Abstract:   Introduction  The purpose of this paper is to study the influence of real "wake effect" of adjacent offshore wind farms on generation loss.   Method  The method is established with the wake scene classification based on the actual arrangement of wind farms under different wind direction and the real wake power loss of adjacent wind farms (with a spacing of more than 20D) in operation are analyzed, based on the actual SCADA data of wind turbines in large offshore wind farms and the measured wind data of LIDAR in the same period.   Result  The results show that: for the large-scale offshore wind farms with regular arrangement, the power generation normalization of the actual SCADA data can better reflect the distribution characteristics of offshore wind energy resources and the difference of power generation capacity; Under the condition of highly centralized wind direction, the adjacent wind farms in the downwind are obviously affected by the "wake effect" of the upwind wind farm; The buffer zones with different distances of adjacent wind farms have an obvious effect on the recovery of wind speed which affected the power generating capacity.

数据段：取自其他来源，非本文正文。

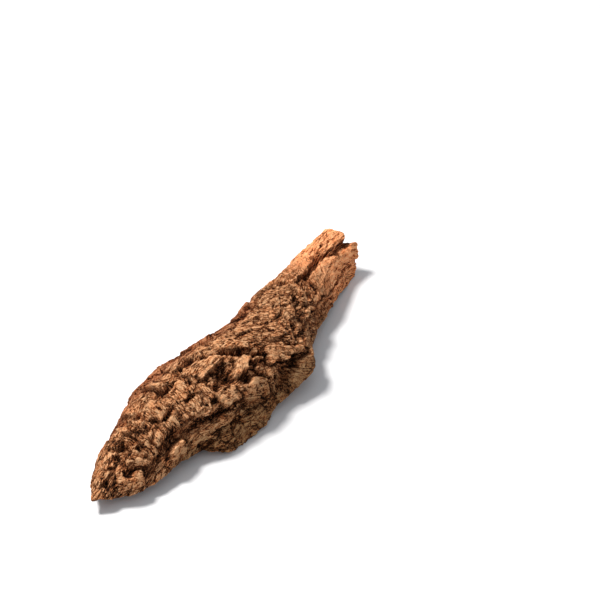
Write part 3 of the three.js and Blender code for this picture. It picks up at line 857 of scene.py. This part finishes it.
# %% Spread the patches
def patches(table):
    amount = np.zeros(outer_x.shape)
    ragged_x = outer_x + 2.2 * wander(outer_x / 4, outer_s / 4, 91)
    ragged_x = ragged_x + wander(outer_x / 1.5, outer_s / 1.5, 92)
    ragged_s = outer_s + 2.2 * wander(outer_x / 4, outer_s / 4, 93)
    ragged_s = ragged_s + wander(outer_x / 1.5, outer_s / 1.5, 94)
    for px, ps, half_x, half_s, strength in table:
        d = np.hypot((ragged_x - px) / half_x, (ragged_s - ps) / half_s)
        amount = np.maximum(amount, strength * ease(clamp((1.35 - d) / 0.6)))
    return amount


pale_patch = patches(PALE_PATCHES)
dark_and_shade_patch = patches(DARK_AND_SHADE_PATCHES)
print("pale on", round(float((pale_patch > 0.3).mean() * 100)), "% and dark on",
      round(float((dark_and_shade_patch > 0.3).mean() * 100)), "% of the outer face")


# %% [markdown]
# ## Values for the colours
# Every value is written on the points of the mesh, so that the finish moves with the bark and needs
# no picture. `rung` counts the yearly layers and `rise` says how fast they follow one another,
# which lets the finish draw each layer's edge with an even width.

# %% Write the single values
def on_points(name, outer_values, belly, rim):
    values = np.concatenate([
        outer_values.reshape(-1),
        np.broadcast_to(belly, inner_h.shape).reshape(-1),
        np.broadcast_to(rim, (3, ring_count)).reshape(-1),
    ])
    attribute = bark_mesh.attributes.new(name, "FLOAT", "POINT")
    attribute.data.foreach_set("value", values.astype(np.float32))


on_points("height", clamp((outer_h + 6) / 12), belly=0.45, rim=0.4)
on_points("small_shade_and_highlight", clamp(0.5 + small_shade_and_highlight / 2.4), belly=0.5, rim=0.45)
on_points("wide_shade_and_highlight", clamp(0.5 + wide_shade_and_highlight / 7), belly=0.5, rim=0.45)
on_points("shade_in_cracks", outer_marks["shade_in_cracks"], belly=0.1, rim=0.35)
on_points("tint", clamp(0.5 + outer_marks["tint"] / 2), belly=0.5, rim=0.5)
on_points("pale", pale_patch, belly=0.15, rim=0.2)
on_points("dark", dark_and_shade_patch, belly=0.0, rim=0.2)
on_points("far_end", ease(clamp((outer_x - 55) / 50)), belly=0.0, rim=0.3)
left_flank = ease(clamp((outer_s - 8) / 14)) * (1 - ease(clamp((outer_x - 20) / 50)))
on_points("left_flank", left_flank, belly=0.0, rim=0.0)
# The finish darkens the right flank with this value as painted shade.
on_points("shaded_right_flank", ease(clamp((-outer_s - 26) / 18)), belly=0.0, rim=0.2)
print("values on the mesh:", len(bark_mesh.attributes))

# %% Write where the layers are
rung = outer_marks["rung"]
rise_x = np.gradient(rung, axis=0) / np.maximum(0.2, np.gradient(outer_x, axis=0))
rise_s = np.gradient(rung, axis=1) / np.maximum(0.1, np.gradient(outer_s, axis=1))
on_points("rung", rung, belly=0.5, rim=0.5)
on_points("rise", np.hypot(rise_x, rise_s), belly=1.0, rim=1.0)
print("layers met on the outer face:", int(np.ptp(rung)))


# %% Write each point's place and its grain
def on_points_in_threes(name, threes):
    attribute = bark_mesh.attributes.new(name, "FLOAT_VECTOR", "POINT")
    attribute.data.foreach_set("vector", threes.astype(np.float32).reshape(-1))


both_faces = outer_count + inner_count
place = points.copy()
place[:outer_count] = np.stack([outer_x, outer_s, outer_h], -1).reshape(-1, 3)
place[outer_count:both_faces] = np.stack([inner_x, inner_s, inner_h + 200], -1).reshape(-1, 3)
on_points_in_threes("place", place)
grain_place = place.copy()
grain_place[:outer_count] = outer_grain.reshape(-1, 3)
on_points_in_threes("grain", grain_place)
print("places written for", len(place), "points")


# %% [markdown]
# ## The finish: dry bark
# Dry cork has no gloss. Its colour runs from almost black brown in the furrows, which is partly painted
# shade, to tan and straw on the plates, with redder bark on the left flank and an orange tint at the
# split end. One material holds all of it. It adds up a tone from the values on the points and from
# fine noise, and then turns that tone into a colour. Painting a picture would be quicker, but would
# not fit a second slab. First come a few helpers, so that each later line says what it does to the
# bark and not how a node is wired.

# %% Helpers for sums and values
def start_material(name):
    material = bpy.data.materials.new(name)
    material.use_nodes = True
    return material, material.node_tree.nodes, material.node_tree.links


def value_of(nodes, name, output="Fac"):
    node = nodes.new("ShaderNodeAttribute")
    node.attribute_name = name
    return node.outputs[output]


def sum_of(nodes, links, operation, a, b, clamped=False):
    node = nodes.new("ShaderNodeMath")
    node.operation = operation
    node.use_clamp = clamped
    for socket, value in zip(node.inputs, (a, b)):
        if isinstance(value, (int, float)):
            socket.default_value = value
        else:
            links.new(value, socket)
    return node.outputs[0]


print("helpers for sums ready")


# %% Helpers for noise and crack lines
def noise_on(nodes, links, where, stretch, scale, detail, rough=0.6):
    mapping = nodes.new("ShaderNodeMapping")
    mapping.inputs["Scale"].default_value = stretch
    links.new(where, mapping.inputs["Vector"])
    noise = nodes.new("ShaderNodeTexNoise")
    noise.inputs["Scale"].default_value = scale
    noise.inputs["Detail"].default_value = detail
    noise.inputs["Roughness"].default_value = rough
    links.new(mapping.outputs[0], noise.inputs["Vector"])
    return noise.outputs["Fac"]


def pushed(nodes, links, where, scale, reach):
    noise = nodes.new("ShaderNodeTexNoise")
    noise.inputs["Scale"].default_value = scale
    noise.inputs["Detail"].default_value = 2
    links.new(where, noise.inputs["Vector"])
    push = nodes.new("ShaderNodeVectorMath")
    push.operation = "MULTIPLY_ADD"
    links.new(noise.outputs["Color"], push.inputs[0])
    push.inputs[1].default_value = (reach, reach, reach)
    links.new(where, push.inputs[2])
    return push.outputs[0]


def crack_lines(nodes, links, where, stretch, width):
    mapping = nodes.new("ShaderNodeMapping")
    mapping.inputs["Scale"].default_value = stretch
    links.new(where, mapping.inputs["Vector"])
    voronoi = nodes.new("ShaderNodeTexVoronoi")
    voronoi.feature = "DISTANCE_TO_EDGE"
    voronoi.inputs["Scale"].default_value = 1
    links.new(mapping.outputs[0], voronoi.inputs["Vector"])
    share = sum_of(nodes, links, "DIVIDE", voronoi.outputs["Distance"], width)
    return sum_of(nodes, links, "SUBTRACT", 1.0, share, True)


print("helpers for noise ready")


# %% Helpers for colours
def ramp(nodes, links, value, stops):
    node = nodes.new("ShaderNodeValToRGB")
    elements = node.color_ramp.elements
    while len(elements) < len(stops):
        elements.new(0.5)
    for element, (position, colour) in zip(elements, stops):
        element.position = position
        element.color = (*colour, 1)
    links.new(value, node.inputs[0])
    return node.outputs["Color"]


def blend_colours(nodes, links, way, amount, a, b):
    node = nodes.new("ShaderNodeMix")
    node.data_type = "RGBA"
    node.blend_type = way
    for socket, value in ((node.inputs[0], amount), (node.inputs[6], a), (node.inputs[7], b)):
        if isinstance(value, (int, float)):
            socket.default_value = value
        elif isinstance(value, tuple):
            socket.default_value = (*value, 1)
        else:
            links.new(value, socket)
    return node.outputs[2]


print("helpers for colours ready")


# %% [markdown]
# ## Grain, speckle and cracks in the finish
# The finest marks are smaller than the mesh's own faces, so they are made in the finish: speckle of
# crumbled cork, streaks that follow the grain of each chip, thin crack lines that come and go and are
# darkened as painted shade, and a dark line of painted shade with a painted highlight on its lip at
# the edge of each yearly layer.

# %% Lay the grain and the speckle
dry_bark, nodes, links = start_material("dry bark")
where = value_of(nodes, "place", "Vector")
grain_where = value_of(nodes, "grain", "Vector")
broad = noise_on(nodes, links, where, stretch=(0.6, 1, 0.5), scale=0.09, detail=3)
speck = noise_on(nodes, links, where, stretch=(0.85, 1, 1), scale=1.45, detail=2, rough=0.7)
grain = noise_on(nodes, links, grain_where, stretch=(0.17, 1.0, 1.0), scale=1.6, detail=1, rough=0.6)


def weighed(value, weight):
    return sum_of(nodes, links, "MULTIPLY", value, weight)


def combined(operation, a, b, clamped=False):
    return sum_of(nodes, links, operation, a, b, clamped)


print("grain and speckle laid with", len(nodes), "nodes")

# %% Draw the thin cracks
chip_place = pushed(nodes, links, grain_where, scale=0.35, reach=1.8)
long_cracks = crack_lines(nodes, links, chip_place, stretch=(0.085, 0.26, 0.3), width=0.20)
short_cracks = crack_lines(nodes, links, chip_place, stretch=(0.22, 0.46, 0.5), width=0.26)
# The thin cracks darken the tone as painted shade and also sink the bump.
shaded_fine_cracks = combined("MAXIMUM", long_cracks, weighed(short_cracks, 0.5))
away_from_end = combined("SUBTRACT", 1.0, weighed(value_of(nodes, "far_end"), 0.6))
shaded_fine_cracks = combined("MULTIPLY", shaded_fine_cracks, away_from_end)
come_and_go = noise_on(nodes, links, where, stretch=(1, 1, 1), scale=0.12, detail=2)
come_and_go = combined("MULTIPLY", combined("SUBTRACT", come_and_go, 0.33), 4.0, True)
shaded_fine_cracks = combined("MULTIPLY", shaded_fine_cracks, come_and_go)
print("cracks drawn, now", len(nodes), "nodes")

# %% Draw the edges of the layers
ragged = noise_on(nodes, links, where, stretch=(1, 1, 1), scale=0.7, detail=2, rough=0.7)
layer_place = combined("ADD", value_of(nodes, "rung"), weighed(ragged, 0.5))
layer_place = combined("FRACT", combined("SUBTRACT", layer_place, 0.25), 0.0)
steepness = combined("MAXIMUM", value_of(nodes, "rise"), 0.12)
from_edge = combined("DIVIDE", combined("SUBTRACT", layer_place, 0.47), steepness)
# The dark line at each layer's edge is painted shade, and the pale lip beside it is a painted
# highlight.
layer_edge_shade = combined("DIVIDE", combined("ABSOLUTE", from_edge, 0.0), 0.55)
layer_edge_shade = combined("SUBTRACT", 1.0, layer_edge_shade, True)
from_lip = combined("ABSOLUTE", combined("SUBTRACT", from_edge, 0.9), 0.0)
layer_lip_highlight = combined("SUBTRACT", 1.0, combined("DIVIDE", from_lip, 0.6), True)
print("layer edges drawn, now", len(nodes), "nodes")

# %% [markdown]
# ## From tone to colour
# The tone says how much light the bark throws back, from 0 in the deepest furrow to 1 on bare pale
# cork. Each part below is one mark with its weight. The hollows, the cracks, most dark patches, the
# edges of the layers and the low end of the height paint in shade, and the rims of hollows and the
# lips of the layers paint in highlights. The strip of colours then goes from black brown through red
# brown and tan to straw. A few broad tints on top make the left flank redder and duller, paint shade
# onto the right flank, and make the split end warmer.

# %% Add up the tone
# Height makes raised bark paler and deep bark darker: paler plates, and painted shade in the furrows.
tone = weighed(value_of(nodes, "height"), 0.20)
for part in (
    # The two hollow values paint shade into hollows and highlights onto edges.
    weighed(value_of(nodes, "wide_shade_and_highlight"), 0.25),
    weighed(value_of(nodes, "small_shade_and_highlight"), 0.5),
    weighed(value_of(nodes, "tint"), 0.2),
    weighed(value_of(nodes, "pale"), 0.14),
    # Most dark patches are painted shade in hollows and under flakes.
    weighed(value_of(nodes, "dark"), -0.12),
    # The crack value darkens seams, pores and plate gaps as painted shade.
    weighed(value_of(nodes, "shade_in_cracks"), -0.75),
    weighed(value_of(nodes, "far_end"), 0.06),
    weighed(speck, 3.6),
    weighed(grain, 4.0),
    weighed(broad, 0.6),
    # The thin cracks are painted shade.
    weighed(shaded_fine_cracks, -1.2),
    # The layer edge is painted shade and its lip a painted highlight.
    weighed(layer_edge_shade, -0.35),
    weighed(layer_lip_highlight, 0.16),
):
    tone = combined("ADD", tone, part)
tone = combined("ADD", weighed(combined("SUBTRACT", tone, 3.34), 0.62), 0.19)
print("tone added up, now", len(nodes), "nodes")

# %% Turn the tone into colour
BLACK_BROWN = (0.016, 0.0055, 0.0026)
FURROW_BROWN = (0.050, 0.0170, 0.0070)
DARK_RED_BROWN = (0.135, 0.047, 0.0180)
RED_BROWN = (0.285, 0.102, 0.039)
CORK_TAN = (0.455, 0.174, 0.069)
PALE_TAN = (0.66, 0.290, 0.126)
STRAW = (0.90, 0.51, 0.265)
bark_colour = ramp(nodes, links, tone, [
    (0.0, BLACK_BROWN),
    (0.19, FURROW_BROWN),
    (0.33, DARK_RED_BROWN),
    (0.47, RED_BROWN),
    (0.61, CORK_TAN),
    (0.81, PALE_TAN),
    (1.0, STRAW),
])
print("colours from black brown to straw")

# %% Tint the left flank and the far end, and paint shade onto the right flank
rust = noise_on(nodes, links, where, stretch=(0.6, 1, 1), scale=0.22, detail=3)
rust = combined("MULTIPLY", combined("SUBTRACT", rust, 0.42), 4.0, True)
MATT = 0.93
SHEEN = 0.06
RUSTY = (1.0, 0.82, 0.70)
DULL_RED = (0.66, 0.52, 0.49)
# The next colour darkens the right flank, which faces away from the lamp: painted shade.
RIGHT_FLANK_SHADE = (0.62, 0.64, 0.58)
WARM_ORANGE = (1.45, 1.23, 1.13)
for amount, tint in (
    (rust, RUSTY),
    (value_of(nodes, "left_flank"), DULL_RED),
    (value_of(nodes, "shaded_right_flank"), RIGHT_FLANK_SHADE),
    (value_of(nodes, "far_end"), WARM_ORANGE),
):
    bark_colour = blend_colours(nodes, links, "MULTIPLY", amount, bark_colour, tint)
shader = nodes["Principled BSDF"]
shader.inputs["Roughness"].default_value = MATT
shader.inputs["Specular IOR Level"].default_value = SHEEN
links.new(bark_colour, shader.inputs["Base Color"])
print("tints laid, now", len(nodes), "nodes")

# %% [markdown]
# ## The feel of the bark
# Dry cork is matt and gritty. A bump finer than the mesh catches the light on crumbs and fibres,
# and sinks where a thin crack was drawn, so that the crack, whose shade is painted, also looks cut.

# %% Roughen the bark
GRIT = 0.9
GRIT_DEPTH = 0.0022
fine = noise_on(nodes, links, where, stretch=(1, 1, 1), scale=1.1, detail=4, rough=0.7)
fibre = noise_on(nodes, links, grain_where, stretch=(0.18, 1.0, 1.0), scale=1.3, detail=3, rough=0.65)
texture = combined("ADD", fine, weighed(fibre, 1.2))
texture = combined("SUBTRACT", texture, weighed(shaded_fine_cracks, 0.4))
bump = nodes.new("ShaderNodeBump")
bump.inputs["Strength"].default_value = GRIT
bump.inputs["Distance"].default_value = GRIT_DEPTH
links.new(texture, bump.inputs["Height"])
links.new(bump.outputs[0], shader.inputs["Normal"])
bark_mesh.materials.append(dry_bark)
print("dry bark mixed with", len(nodes), "nodes")

# %% [markdown]
# ## The sizes of the skin and the solid
# The finer skin has to stay inside the solid's box, so both boxes are printed side by side.

# %% Write the sizes
skin_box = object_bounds()
sizes = {"cad": [list(corner) for corner in solid_box], "visual": [list(corner) for corner in skin_box]}
for name, corners in sizes.items():
    print(name, [round(v * 1000, 1) for corner in corners for v in corner], "mm")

The power generating capacity can be improved but if the buffer zone can reach enough distance; In different scenes of this case, the buffer zone distance is between 23D and 44D, and the power loss of wake decreases by 27%~4%.   Conclusion  This work can provide guidance for the planning of offshore wind power base and the optimization design of large offshore wind frams.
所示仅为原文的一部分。